The Red Wings improved on their regular-season mark on the power play, going from 19.3 percent to 23.5 (7 goals on 34 chances), thanks in large part to their top players being their top players. The Sharks converted at a 19.2 percent clip against the Avalanche, scoring 6 goals on 26 chances. San Jose was at 21 percent during the regular season.
The Sharks played to an 86.7 percent kill rate in the first round, allowing just 2 goals on 15 power plays. The Red Wings killed off penalties at an 81.8 percent rate, allowing 6 goals on 33 power plays.

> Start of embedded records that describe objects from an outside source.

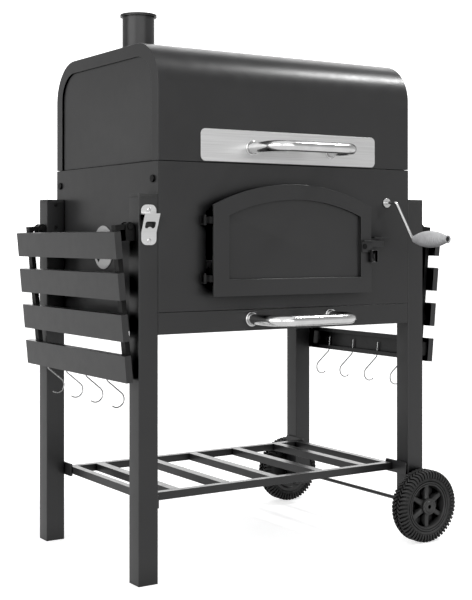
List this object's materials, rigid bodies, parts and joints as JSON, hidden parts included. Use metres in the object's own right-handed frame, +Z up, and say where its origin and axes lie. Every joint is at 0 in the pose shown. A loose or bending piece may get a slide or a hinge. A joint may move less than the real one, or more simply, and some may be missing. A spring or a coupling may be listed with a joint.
{
  "type": "charcoal barbecue trolley",
  "caption": "Box-shaped charcoal barbecue and smoker on a wheeled trolley, with a chimney lid, arched charcoal door, ash drawer, crank-lifted tray and fold-down slatted side tables.",
  "frame": {"origin": "on the floor, at the centre of the whole outline seen from above with the tables folded down and the crank grip at rest", "axes": "+Z up; -Y the front, with the door, drawer and crank; +X to the wheeled end"},
  "size_m": [0.7855, 0.629, 1.0845],
  "materials": {
    "black_powder_coat": "satin charcoal-black powder coat on steel sheet and tube",
    "blackened_steel": "matt black steel of the table arms, brackets, hinges and bolts",
    "galvanised_steel": "dull galvanised steel inside the firebox",
    "brushed_stainless": "brushed stainless steel sheet",
    "polished_steel": "polished steel",
    "chromed_wire": "chromed wire",
    "cast_iron": "rough dark cast iron",
    "grey_plastic": "light grey moulded plastic",
    "black_plastic": "black moulded plastic",
    "black_rubber": "matte black rubber with a ribbed tread"
  },
  "bodies": {
    "trolley": {"leg_front_left": "black_powder_coat", "leg_rear_left": "black_powder_coat", "leg_front_right": "black_powder_coat", "leg_rear_right": "black_powder_coat", "leg_caps": "black_plastic", "axle_rod": "black_powder_coat", "shelf_rails": "black_powder_coat", "shelf_slats": "black_powder_coat", "shelf_brackets": "black_powder_coat", "firebox_left_panel": "black_powder_coat", "firebox_right_panel": "black_powder_coat", "firebox_rear_panel": "black_powder_coat", "firebox_front_panel": "black_powder_coat", "support_angles": "galvanised_steel", "frame_bolts": "blackened_steel", "table_brackets": "blackened_steel", "table_pivot_bolts": "blackened_steel", "door_hinge_pins": "blackened_steel", "latch_keeper": "black_powder_coat", "crank_bearings": "polished_steel", "cable_guides": "galvanised_steel", "lift_cables": "galvanised_steel", "lid_hinge_lower": "black_powder_coat", "bottle_opener": "brushed_stainless", "opener_screws": "polished_steel"},
    "lid": {"lid_wrap": "black_powder_coat", "lid_side_left": "black_powder_coat", "lid_side_right": "black_powder_coat", "lid_plate": "brushed_stainless", "lid_handle": "polished_steel", "lid_handle_flanges": "polished_steel", "chimney_tube": "black_powder_coat", "lid_hinge_upper": "black_powder_coat"},
    "chimney_cap": {"chimney_cap": "black_powder_coat"},
    "door": {"door_panel": "black_powder_coat", "door_hinge_barrels": "blackened_steel", "latch_pin": "blackened_steel"},
    "latch": {"door_latch": "black_powder_coat"},
    "drawer": {"ash_drawer_tray": "galvanised_steel", "ash_drawer_front": "black_powder_coat", "drawer_handle": "polished_steel", "drawer_handle_flanges": "polished_steel"},
    "charcoal_tray": {"charcoal_tray": "galvanised_steel", "charcoal_grate": "cast_iron"},
    "crank": {"crank_rod": "polished_steel"},
    "crank_grip": {"crank_grip": "grey_plastic"},
    "grate_left": {"cooking_grate_left": "chromed_wire"},
    "grate_right": {"cooking_grate_right": "chromed_wire"},
    "table_left": {"table_left_slats": "black_powder_coat", "table_left_arms": "blackened_steel", "table_left_hooks": "polished_steel"},
    "table_right": {"table_right_slats": "black_powder_coat", "table_right_arms": "blackened_steel", "table_right_hooks": "polished_steel"},
    "vent_left": {"vent_disc_left": "brushed_stainless"},
    "vent_right": {"vent_disc_right": "brushed_stainless"},
    "wheel_front": {"wheel_front_tyre": "black_rubber", "wheel_front_rim": "black_plastic"},
    "wheel_rear": {"wheel_rear_tyre": "black_rubber", "wheel_rear_rim": "black_plastic"}
  },
  "joints": [
    {"name": "lid_hinge", "type": "hinge", "parent": "trolley", "child": "lid", "pos_m": [0, 0.2835, 0.775], "axis": [-1, 0, 0], "range_deg": [0, 95]},
    {"name": "chimney_cap_swivel", "type": "hinge", "parent": "lid", "child": "chimney_cap", "pos_m": [-0.1905, 0.0575, 1.08], "axis": [0, 0, 1], "range_deg": [0, 120]},
    {"name": "door_hinge", "type": "hinge", "parent": "trolley", "child": "door", "pos_m": [-0.206, -0.174, 0.6115], "axis": [0, 0, -1], "range_deg": [0, 130]},
    {"name": "latch_turn", "type": "hinge", "parent": "door", "child": "latch", "pos_m": [0.158, -0.1925, 0.6155], "axis": [0, 1, 0], "range_deg": [0, 70]},
    {"name": "drawer_slide", "type": "slide", "parent": "trolley", "child": "drawer", "axis": [0, -1, 0], "range_m": [0, 0.3]},
    {"name": "tray_lift", "type": "slide", "parent": "trolley", "child": "charcoal_tray", "axis": [0, 0, 1], "range_m": [0, 0.08], "deforming": ["lift_cables"]},
    {"name": "crank_turn", "type": "hinge", "parent": "trolley", "child": "crank", "pos_m": [0.2396, 0.0575, 0.705], "axis": [0, -1, 0], "range_deg": [0, 510]},
    {"name": "crank_grip_spin", "type": "hinge", "parent": "crank", "child": "crank_grip", "pos_m": [0.277, -0.2555, 0.63], "axis": [0, -1, 0], "continuous": true},
    {"name": "grate_left_lift", "type": "slide", "parent": "trolley", "child": "grate_left", "axis": [0, 0, 1], "range_m": [0, 0.12]},
    {"name": "grate_right_lift", "type": "slide", "parent": "trolley", "child": "grate_right", "axis": [0, 0, 1], "range_m": [0, 0.12]},
    {"name": "table_left_fold", "type": "hinge", "parent": "trolley", "child": "table_left", "pos_m": [-0.35, 0.0575, 0.653], "axis": [0, 1, 0], "range_deg": [0, 95.3]},
    {"name": "table_right_fold", "type": "hinge", "parent": "trolley", "child": "table_right", "pos_m": [0.35, 0.0575, 0.653], "axis": [0, -1, 0], "range_deg": [0, 95.3]},
    {"name": "vent_left_turn", "type": "hinge", "parent": "trolley", "child": "vent_left", "pos_m": [-0.3, 0.0575, 0.614], "axis": [-1, 0, 0], "range_deg": [0, 90]},
    {"name": "vent_right_turn", "type": "hinge", "parent": "trolley", "child": "vent_right", "pos_m": [0.3, 0.0575, 0.614], "axis": [1, 0, 0], "range_deg": [0, 90]},
    {"name": "wheel_front_spin", "type": "hinge", "parent": "trolley", "child": "wheel_front", "pos_m": [0.32, -0.1875, 0.075], "axis": [0, 1, 0], "continuous": true},
    {"name": "wheel_rear_spin", "type": "hinge", "parent": "trolley", "child": "wheel_rear", "pos_m": [0.32, 0.3025, 0.075], "axis": [0, 1, 0], "continuous": true}
  ],
  "couplings": [
    {"joint": "crank_turn", "follows": "tray_lift", "rad_per_m": 111.11}
  ]
}
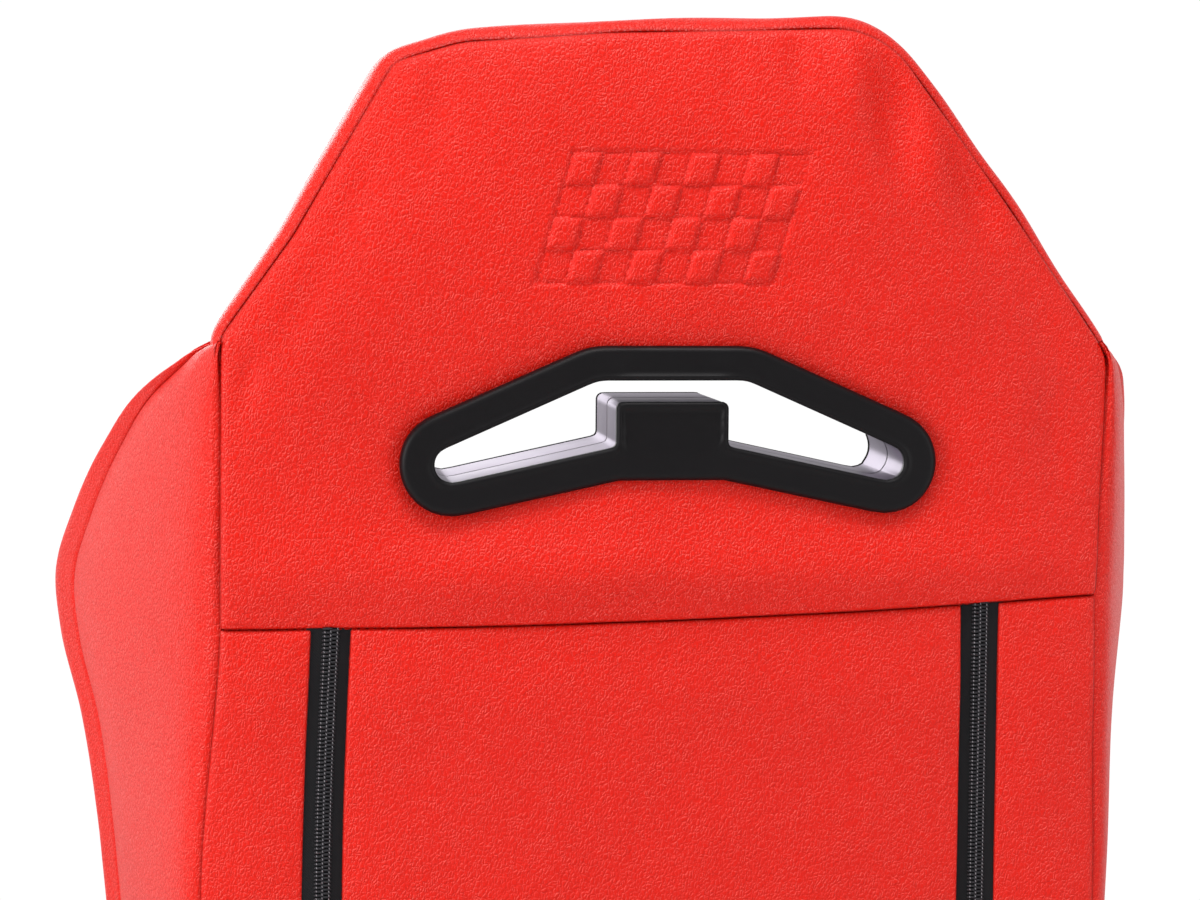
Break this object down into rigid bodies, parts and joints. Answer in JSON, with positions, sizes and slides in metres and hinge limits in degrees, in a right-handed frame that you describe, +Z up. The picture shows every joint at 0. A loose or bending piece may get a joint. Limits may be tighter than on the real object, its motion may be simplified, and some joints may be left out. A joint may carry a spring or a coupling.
{
  "type": "reclining sports seat",
  "caption": "Reclining sports seat with shoulder wings, a harness slot through the backrest, zips in the rear cover, and floor rails.",
  "frame": {"origin": "middle of the outer box at the height of the rail feet's bottom faces", "axes": "+Z up, the seat faces -Y, the sitter's left is +X; at rest the backrest leans back by 10 degrees and the slide is at the middle of its travel"},
  "size_m": [0.6076, 0.6996, 0.9361],
  "materials": {
    "zinc_steel": "zinc plated",
    "painted_steel": "black powder coat",
    "black_plastic": "fine grained moulding",
    "chrome_trim": "bright plated plastic",
    "red_leather": "grained synthetic leather",
    "zip_fabric": "woven tape with a nylon coil",
    "zip_metal": "dark plated",
    "padding_foam": "moulded seat foam"
  },
  "bodies": {
    "rails": {"lower_rail_left": "zinc_steel", "lower_rail_right": "zinc_steel", "rail_foot_front_left": "painted_steel", "rail_foot_front_right": "painted_steel", "rail_foot_rear_left": "painted_steel", "rail_foot_rear_right": "painted_steel"},
    "base": {"upper_rail_left": "zinc_steel", "upper_rail_right": "zinc_steel", "side_member_left": "painted_steel", "side_member_right": "painted_steel", "front_cross_tube": "painted_steel", "rear_cross_tube": "painted_steel", "seat_spring_left": "zinc_steel", "seat_spring_centre": "zinc_steel", "seat_spring_right": "zinc_steel", "cushion_foam": "padding_foam", "cushion_cover": "red_leather", "recliner_base_plate_left": "painted_steel", "recliner_base_plate_right": "painted_steel", "recliner_fixed_disc_left": "zinc_steel", "recliner_fixed_disc_right": "zinc_steel", "side_trim_left": "black_plastic", "side_trim_right": "black_plastic", "recliner_spiral_spring": "zinc_steel"},
    "back": {"back_hoop": "painted_steel", "back_cross_bar_upper": "painted_steel", "back_cross_bar_lower": "painted_steel", "back_spring_lower": "zinc_steel", "back_spring_upper": "zinc_steel", "back_bracket_left": "painted_steel", "back_bracket_right": "painted_steel", "recliner_moving_disc_left": "zinc_steel", "recliner_moving_disc_right": "zinc_steel", "rear_bezel": "black_plastic", "front_bezel": "black_plastic", "rear_sleeve": "chrome_trim", "front_sleeve": "chrome_trim", "rear_yoke_panel": "red_leather", "rear_centre_panel": "red_leather", "rear_side_panel_left": "red_leather", "rear_side_panel_right": "red_leather", "zip_tape_left": "zip_fabric", "zip_tape_right": "zip_fabric", "head_cover": "red_leather", "head_foam": "padding_foam", "back_insert_foam": "padding_foam", "back_insert_cover": "red_leather", "back_bolster_cover_left": "red_leather", "back_bolster_cover_right": "red_leather", "back_bolster_foam_left": "padding_foam", "back_bolster_foam_right": "padding_foam"},
    "release": {"release_shaft": "zinc_steel", "release_lever_left": "black_plastic", "release_lever_right": "black_plastic"},
    "slide_bar": {"slide_release_bar": "painted_steel"},
    "zip_slider_left": {"zip_slider_left": "zip_metal"},
    "zip_slider_right": {"zip_slider_right": "zip_metal"},
    "zip_pull_left": {"zip_pull_left": "zip_metal"},
    "zip_pull_right": {"zip_pull_right": "zip_metal"}
  },
  "joints": [
    {"name": "seat_slide", "type": "slide", "parent": "rails", "child": "base", "axis": [0, -1, 0], "range_m": [-0.09, 0.09]},
    {"name": "backrest_recline", "type": "hinge", "parent": "base", "child": "back", "pos_m": [0, 0.16023, 0.1806], "axis": [-1, 0, 0], "range_deg": [-30, 40]},
    {"name": "release_lift", "type": "hinge", "parent": "base", "child": "release", "pos_m": [0, 0.16023, 0.1806], "axis": [-1, 0, 0], "range_deg": [0, 20], "stiffness_Nm_per_rad": 2, "springref_deg": -17.19},
    {"name": "slide_bar_lift", "type": "hinge", "parent": "base", "child": "slide_bar", "pos_m": [0, -0.14477, 0.0482], "axis": [-1, 0, 0], "range_deg": [0, 10], "stiffness_Nm_per_rad": 4, "springref_deg": -17.19},
    {"name": "zip_run_left", "type": "slide", "parent": "back", "child": "zip_slider_left", "axis": [0, 0.1736, 0.9848], "range_m": [0, 0.375]},
    {"name": "zip_run_right", "type": "slide", "parent": "back", "child": "zip_slider_right", "axis": [0, 0.1736, 0.9848], "range_m": [0, 0.375]},
    {"name": "zip_pull_swing_left", "type": "hinge", "parent": "zip_slider_left", "child": "zip_pull_left", "pos_m": [0.159, 0.23198, 0.25121], "axis": [1, 0, 0], "range_deg": [-8, 150]},
    {"name": "zip_pull_swing_right", "type": "hinge", "parent": "zip_slider_right", "child": "zip_pull_right", "pos_m": [-0.159, 0.23198, 0.25121], "axis": [1, 0, 0], "range_deg": [-8, 150]}
  ]
}
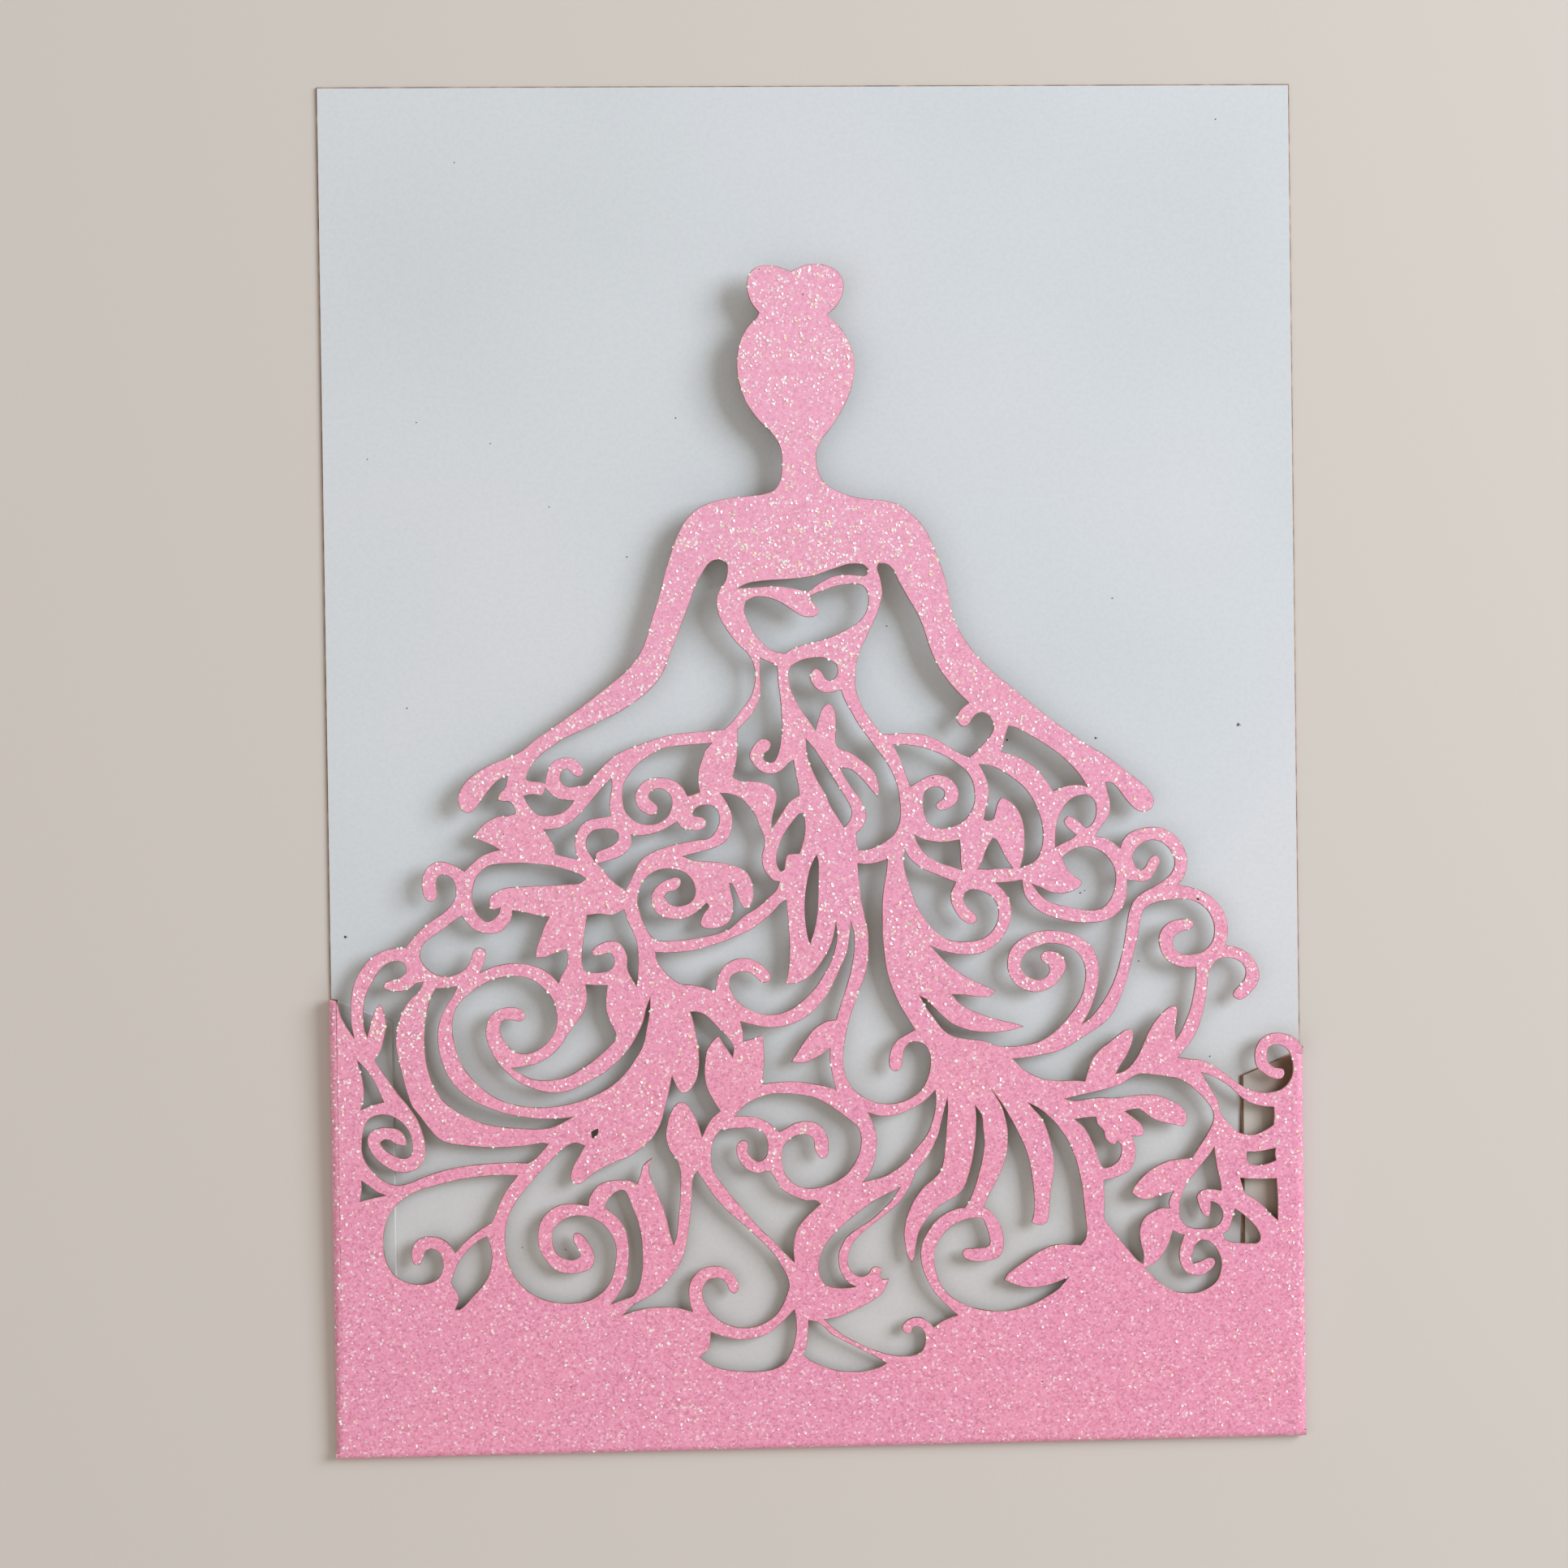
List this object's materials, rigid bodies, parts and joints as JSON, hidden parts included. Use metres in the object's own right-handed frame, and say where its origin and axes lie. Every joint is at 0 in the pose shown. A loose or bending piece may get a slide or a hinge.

Jimmy Howard -- The Wings will ice two solid offensive lines and a very strong veteran presence. But in the Stanley Cup Playoffs it always comes down to goaltending and Howard now has been tested in the postseason. He faces a strong challenge from the Sharks, especially if Thornton, Heatley and Marleau can get rolling, but Howard carried the Red Wings to the playoffs and with his supporting cast now healthy and productive, the onus is on him to get Detroit back to the Western Conference Final.
Joe Thornton -- It always seems to come down to Thornton for the Sharks. Thornton is a proven offensive player during the regular season with 931 points in 915 career games. But come playoff time it has been a different story as Thornton has struggled. Heading into Round 2, he has 12 goals and 44 assists in 82 career playoff games and is minus-16.
Red Wings will win if … Howard is able to raise his level in goal to the level of his more experienced teammates. After a difficult regular season, the Red Wings are looking more like the Red Wings of the recent past, so the onus will be on the goalie to make sure the solid play of Datsyuk, Zetterberg and Lidstrom is rewarded.
Sharks will win if … They forget about this being the playoffs. San Jose has an excellent team that is more than capable of winning. The Sharks simply need to play up to their capabilities and be true to their game.